See (emphasis mine):

(C99, 6.7.2.1p2) "The presence of a struct-declaration-list in a struct-or-union-specifier declares a new type, within a translation unit. The struct-declaration-list is a sequence of declarations for the members of the structure or union. If the struct-declaration-list contains no named members, the behavior is undefined"

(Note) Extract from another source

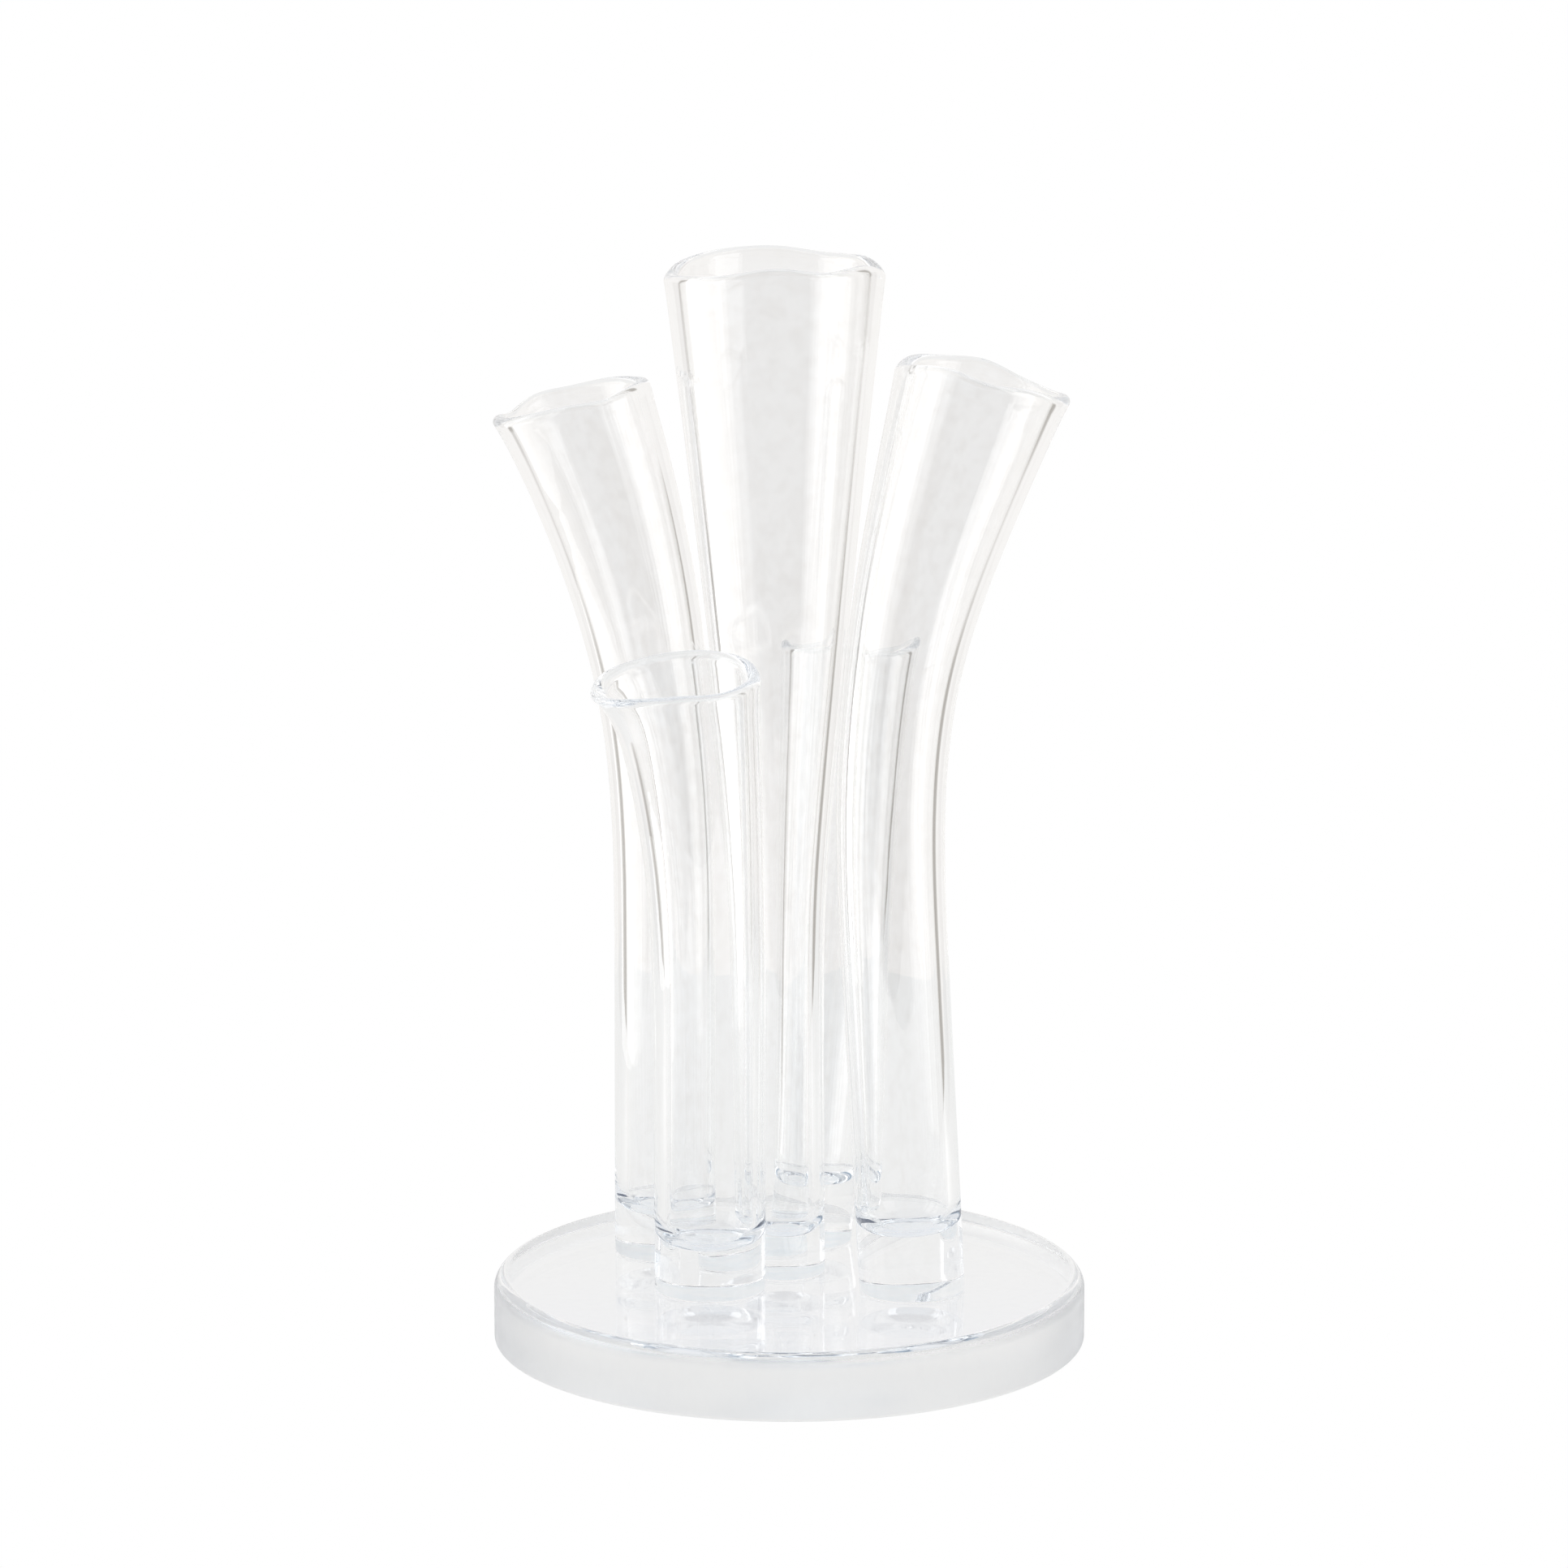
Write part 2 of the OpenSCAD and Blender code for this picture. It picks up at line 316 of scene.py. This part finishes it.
# ---------------------------------------------------------------- shader helpers
class Shader:
    """A node tree with short calls for maths, noise and colour ramps."""

    def __init__(self, tree, output):
        self.nodes, self.links = tree.nodes, tree.links
        self.nodes.clear()
        self.out = self.nodes.new(output)

    def put(self, value, socket):
        if isinstance(value, bpy.types.NodeSocket):
            self.links.new(value, socket)
        elif isinstance(value, tuple) and len(value) == 3 and len(socket.default_value) == 4:
            socket.default_value = (*value, 1)
        else:
            socket.default_value = value

    def node(self, kind, output, settings=None, **sockets):
        n = self.nodes.new(kind)
        for key, value in (settings or {}).items():
            setattr(n, key, value)
        for key, value in sockets.items():
            self.put(value, n.inputs[key.replace("_", " ")])
        return n.outputs[output]

    def maths(self, operation, a, b=0.0):
        n = self.nodes.new("ShaderNodeMath")
        n.operation = operation
        self.put(a, n.inputs[0])
        self.put(b, n.inputs[1])
        return n.outputs[0]

    def ease(self, value, low, high, to_low=0.0, to_high=1.0):
        """Smooth change from to_low to to_high while the value goes from low to high."""
        n = self.nodes.new("ShaderNodeMapRange")
        n.interpolation_type = "SMOOTHSTEP"
        self.put(value, n.inputs["Value"])
        for name, number in (("From Min", low), ("From Max", high), ("To Min", to_low), ("To Max", to_high)):
            self.put(number, n.inputs[name])
        return n.outputs[0]

    def colours(self, share, a, b):
        n = self.nodes.new("ShaderNodeMix")
        n.data_type = "RGBA"
        n.clamp_factor = True
        self.put(share, n.inputs["Factor"])
        self.put(a, n.inputs[6])
        self.put(b, n.inputs[7])
        return n.outputs[2]

    def noise(self, place, stretch, scale, detail=2.0):
        """Noise in metres: a scale of 100 gives features about 10 mm across."""
        pulled = self.node("ShaderNodeMapping", 0, Vector=place, Scale=stretch)
        return self.node("ShaderNodeTexNoise", 0, Vector=pulled, Scale=scale, Detail=detail)


def new_material(name):
    m = bpy.data.materials.new(name)
    m.use_nodes = True
    return m, Shader(m.node_tree, "ShaderNodeOutputMaterial")


# ---------------------------------------------------------------- materials
# Roughness of the faint handling marks
SMUDGE = 0.02
# Distances in from the disc's edge: where its ripples calm down, and where the satin begins and is full
CALM_FROM = 8 * MM
SATIN_FROM = 1.8 * MM
SATIN_FULL = 0.4 * MM


def glass(name, tint, mottled, line_depth, line_stretch, foot_ripple, body_ripple, drawn=False, satin=0.0):
    """Clear glass with drawn lines, slow ripples, a faintly mottled tint and faint handling marks.

    Drawn lines follow the tube through its bends. Where satin is above zero, the upright side of the
    disc is softly satin instead of polished.
    """
    m, s = new_material(name)
    place = s.node("ShaderNodeTexCoord", "Object")
    along = s.node("ShaderNodeAttribute", "Vector", {"attribute_name": DRAWN}) if drawn else place
    lines = s.noise(along, line_stretch, 1, 3)
    ripples = s.noise(place, (1, 1, 1), 45, 2)
    split = s.nodes.new("ShaderNodeSeparateXYZ")
    s.put(place, split.inputs[0])
    x, y, z = split.outputs["X"], split.outputs["Y"], split.outputs["Z"]
    ripple_depth = s.ease(z, 0.03, 0.09, foot_ripple, body_ripple)
    marks = s.noise(place, (1, 1, 1), 70, 5)
    rough = s.ease(marks, 0.5, 0.85, 0, SMUDGE)
    if satin:
        out = s.maths("SQRT", s.maths("ADD", s.maths("MULTIPLY", x, x), s.maths("MULTIPLY", y, y)))
        calm = s.ease(out, DISC_R - CALM_FROM, DISC_R - DISC_TOP_ROUND * MM, 1.0, 0.1)
        ripple_depth = s.maths("MULTIPLY", ripple_depth, calm)
        side = s.ease(out, DISC_R - SATIN_FROM, DISC_R - SATIN_FULL)
        streaks = s.noise(place, (1, 1, 4), 30, 4)
        frosted = s.ease(streaks, 0.3, 0.7, satin, 0.7 * satin)
        rough = s.maths("ADD", rough, s.maths("MULTIPLY", side, frosted))
    lined = s.node("ShaderNodeBump", 0, Strength=1.0, Distance=line_depth, Height=lines)
    rippled = s.node("ShaderNodeBump", 0, Strength=1.0, Distance=ripple_depth, Height=ripples, Normal=lined)
    cloud = s.noise(along, (1, 1, 0.5), 420, 6)
    colour = s.colours(s.ease(cloud, 0.45, 0.65), tint, mottled)
    bsdf = s.node(
        "ShaderNodeBsdfPrincipled", 0, Base_Color=colour, Transmission_Weight=1.0, IOR=1.5,
        Roughness=rough, Normal=rippled,
    )
    s.put(bsdf, s.out.inputs["Surface"])
    return m


def straight_through(name, low, high, scale):
    """Bonded contact: glass, adhesive and glass share one refractive index, so light goes straight on."""
    m, s = new_material(name)
    place = s.node("ShaderNodeTexCoord", "Object")
    spread = s.noise(place, (1, 1, 1), scale, 3)
    clear = s.node("ShaderNodeBsdfTransparent", 0, Color=s.colours(s.ease(spread, 0.35, 0.65), low, high))
    s.put(clear, s.out.inputs["Surface"])
    return m


tube_glass = glass(
    "tube_glass", tint=(0.995, 0.997, 0.997), mottled=(0.974, 0.973, 0.97),
    line_depth=0.02 * MM, line_stretch=(160, 160, 1.5), foot_ripple=0.15 * MM, body_ripple=0.03 * MM,
    drawn=True,
)
disc_glass = glass(
    "disc_glass", tint=(0.985, 0.99, 0.992), mottled=(0.97, 0.975, 0.98),
    line_depth=0.01 * MM, line_stretch=(20, 60, 60), foot_ripple=0.06 * MM, body_ripple=0.06 * MM,
    satin=0.4,
)
bonded = straight_through("bonded_contact", (1, 1, 1), (0.99, 0.995, 1), 400)
adhesive = straight_through("bond_adhesive", (0.95, 0.972, 0.99), (0.98, 0.99, 1), 300)

for node in TUBES:
    make_tube(node, [tube_glass, bonded])
make_disc([disc_glass, bonded])
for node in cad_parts:
    if node.endswith("_bond"):
        o = bpy.data.objects[node]
        o.data.materials.clear()
        o.data.materials.append(adhesive)


# ---------------------------------------------------------------- studio
# The table is just wide enough for the softboxes to stand beside it, reaching below its edge.
TABLE_HALF_WIDTH = 0.32
TABLE_BACK = 0.41
TABLE_FRONT = -0.4
TABLE_DROP = 0.0004
TABLE_TONE = (0.875, 0.875, 0.87)
# Painted bluish light: the front of the table gets a cooler tone, as if blue light fell on it
TABLE_FRONT_PAINTED_BLUE_LIGHT = (0.855, 0.86, 0.885)
BACKDROP_TONE = (0.94, 0.925, 0.91)
ROOM_TONE = (0.38, 0.46, 0.55)
ROOM_FLOOR_TONE = (0.08, 0.09, 0.12)
CEILING_BACK_TONE = (0.89, 0.89, 0.90)
CEILING_FRONT_TONE = (0.03, 0.045, 0.10)
GAP_TONE = (0.42, 0.40, 0.37)

# Where the room's tones begin to show and are full: in degrees away from the middle of the backdrop,
# and for the ceiling as the upward share of the direction looked in
GAP_NEAR = (44, 50)
GAP_FAR = (66, 58)
ROOM_TURN = (95, 130)
CEILING_RISE = (0.45, 0.7)

SOFTBOX_GLOW = 1.25
SOFTBOX_AWAY = 0.9
SOFTBOX_LOW = -0.3
SOFTBOX_HIGH = 0.85

CAMERA_PLACE = (-0.00145, -1.87, 0.565)
CAMERA_PITCH = -12.425
CAMERA_LENS = 164.6
BOUNCES = 240


def seen_white(s, kind, other):
    """White where the camera looks straight at it, and a studio tone in glass."""
    seen = s.node("ShaderNodeLightPath", "Is Camera Ray")
    white = s.node(kind, 0, Color=(1, 1, 1))
    mix = s.nodes.new("ShaderNodeMixShader")
    s.put(seen, mix.inputs[0])
    s.put(other, mix.inputs[1])
    s.put(white, mix.inputs[2])
    s.put(mix.outputs[0], s.out.inputs["Surface"])


def make_table():
    """Pale table top with painted light: painted bluish light towards the front and painted pools of softbox
    light beside the softboxes.
    """
    m, s = new_material("table_top")
    place = s.node("ShaderNodeNewGeometry", "Position")
    split = s.nodes.new("ShaderNodeSeparateXYZ")
    s.put(place, split.inputs[0])
    x, y = split.outputs["X"], split.outputs["Y"]
    # Painted light: the table's front half is tinted bluish as if lit by blue light, not its own colour
    tone = s.colours(s.ease(y, -0.08, 0.08), TABLE_FRONT_PAINTED_BLUE_LIGHT, TABLE_TONE)
    sideways = s.maths("ABSOLUTE", x)
    # Painted pools of light: the table glows brighter beside the softboxes instead of being lit by them
    painted_softbox_pool = s.maths("MULTIPLY", s.ease(sideways, 0.12, 0.30), s.ease(y, 0.2, 0.05))
    painted_pool_strength = s.maths("ADD", 1.0, s.maths("MULTIPLY", painted_softbox_pool, SOFTBOX_GLOW - 0.9))
    seen_white(s, "ShaderNodeEmission", s.node("ShaderNodeEmission", 0, Color=tone, Strength=painted_pool_strength))
    w, z = TABLE_HALF_WIDTH, -TABLE_DROP
    mesh = bpy.data.meshes.new("table_top")
    corners = [(-w, TABLE_FRONT, z), (w, TABLE_FRONT, z), (w, TABLE_BACK, z), (-w, TABLE_BACK, z)]
    mesh.from_pydata(corners, [], [(0, 1, 2, 3)])
    new_object("table_top", mesh, [m])


def make_world():
    """Pale backdrop, dim gaps between it and the softboxes, a bluish room behind the camera.

    The room shows only where the glass mirrors it, so the glass stays clear from every side.
    """
    world = bpy.data.worlds.new("studio")
    bpy.context.scene.world = world
    world.use_nodes = True
    s = Shader(world.node_tree, "ShaderNodeOutputWorld")
    place = s.node("ShaderNodeTexCoord", "Generated")
    split = s.nodes.new("ShaderNodeSeparateXYZ")
    s.put(place, split.inputs[0])
    x, y, z = split.outputs["X"], split.outputs["Y"], split.outputs["Z"]
    turn = s.maths("DEGREES", s.maths("ARCTAN2", x, y))
    aside = s.maths("ABSOLUTE", turn)
    room = s.colours(s.ease(z, -0.03, 0.05), ROOM_FLOOR_TONE, ROOM_TONE)
    mirrored = s.ease(s.node("ShaderNodeLightPath", "Glossy Depth"), 0, 1)
    tone = s.colours(s.maths("MULTIPLY", s.ease(aside, *ROOM_TURN), mirrored), BACKDROP_TONE, room)
    gap = s.maths("MULTIPLY", s.ease(aside, *GAP_NEAR), s.ease(aside, *GAP_FAR))
    low = s.maths("MULTIPLY", s.ease(z, 0.08, 0.0), s.ease(z, -0.5, -0.35))
    tone = s.colours(s.maths("MULTIPLY", gap, low), tone, GAP_TONE)
    ceiling = s.colours(s.ease(y, -0.12, 0.02), CEILING_FRONT_TONE, CEILING_BACK_TONE)
    tone = s.colours(s.ease(z, *CEILING_RISE), tone, ceiling)
    seen_white(s, "ShaderNodeBackground", s.node("ShaderNodeBackground", 0, Color=tone, Strength=1.0))


def softbox(name, first, last):
    """Upright soft panel that spans two angles seen from the vase, from the camera's side to the right.

    It shows where the glass mirrors it. Straight through the glass, the pale backdrop shows instead.
    """
    a = math.radians((first + last) / 2)
    away = Vector((math.sin(a), -math.cos(a), 0))
    light = bpy.data.lights.new(name, "AREA")
    light.shape = "RECTANGLE"
    light.size = 2 * SOFTBOX_AWAY * math.tan(math.radians(abs(last - first) / 2))
    light.size_y = SOFTBOX_HIGH - SOFTBOX_LOW
    light.energy = SOFTBOX_GLOW * math.pi * light.size * light.size_y
    light.use_nodes = True
    s = Shader(light.node_tree, "ShaderNodeOutputLight")
    mirrored = s.ease(s.node("ShaderNodeLightPath", "Glossy Depth"), 0, 1)
    s.put(s.node("ShaderNodeEmission", 0, Color=(1, 1, 1), Strength=mirrored), s.out.inputs["Surface"])
    o = bpy.data.objects.new(name, light)
    bpy.context.scene.collection.objects.link(o)
    o.location = away * SOFTBOX_AWAY + Vector((0, 0, (SOFTBOX_LOW + SOFTBOX_HIGH) / 2))
    o.rotation_euler = (-away).to_track_quat("-Z", "Y").to_euler()


def make_camera():
    data = bpy.data.cameras.new("camera")
    data.lens = CAMERA_LENS
    data.sensor_width = 36
    data.clip_end = 50
    o = bpy.data.objects.new("camera", data)
    bpy.context.scene.collection.objects.link(o)
    o.location = CAMERA_PLACE
    o.rotation_euler = (math.radians(90 + CAMERA_PITCH), 0, 0)
    bpy.context.scene.camera = o


make_camera()
make_table()
make_world()
softbox("softbox_left", -57, -116)
softbox("softbox_right", 41, 80)

# Light inside a thick rim bounces many times before it comes out
scene = bpy.context.scene
scene.view_settings.view_transform = "Standard"
for limit in ("max_bounces", "transmission_bounces", "transparent_max_bounces", "glossy_bounces"):
    setattr(scene.cycles, limit, BOUNCES)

(C11 has the same wording.)

You can use an unnamed bit-field with 0 width but not if there is no other named member in the structure.

For example:

struct W { int a:1; int :0; };  // OK
struct X { int :0; };           // Undefined Behavior

By the way for the second declaration, gcc issues a diagnostic (not required by the C Standard) with -pedantic.

On the other hand:

 struct X { int :0; };

is defined in GNU C. It is used for example by the Linux kernel (include/linux/bug.h) to force a compilation error using the following macro if the condition is true:

#define BUILD_BUG_ON_ZERO(e) (sizeof(struct { int:-!!(e); }))

Answer 4

This is from MSDN and not marked as Microsoft Specific, so I guess this is common C++ standard:

An unnamed bit field of width 0 forces alignment of the next bit field to the next type boundary, where type is the type of the member.

Answer 5

The C11 standard now allows the inclusion of zero length bitfields. Here is an example from the C Committee draft (N1570), which I believe illustrates a practical usage.

3.14 memory location
...
4. EXAMPLE A structure declared as

struct {
  char a;
  int b:5, c:11, :0, d:8;
  struct { int ee:8; } e;
}

contains four separate memory locations: The member a, and bit-fields d and e.ee are each separate memory locations, and can be modified concurrently without interfering with each other. The bit-fields b and c together constitute the fourth memory location. The bit-fields b and c cannot be concurrently modified, but b and a, for example, can be.

So including the zero length bitfield in between the bitfields c and d allows the concurrent modification of b and d as well.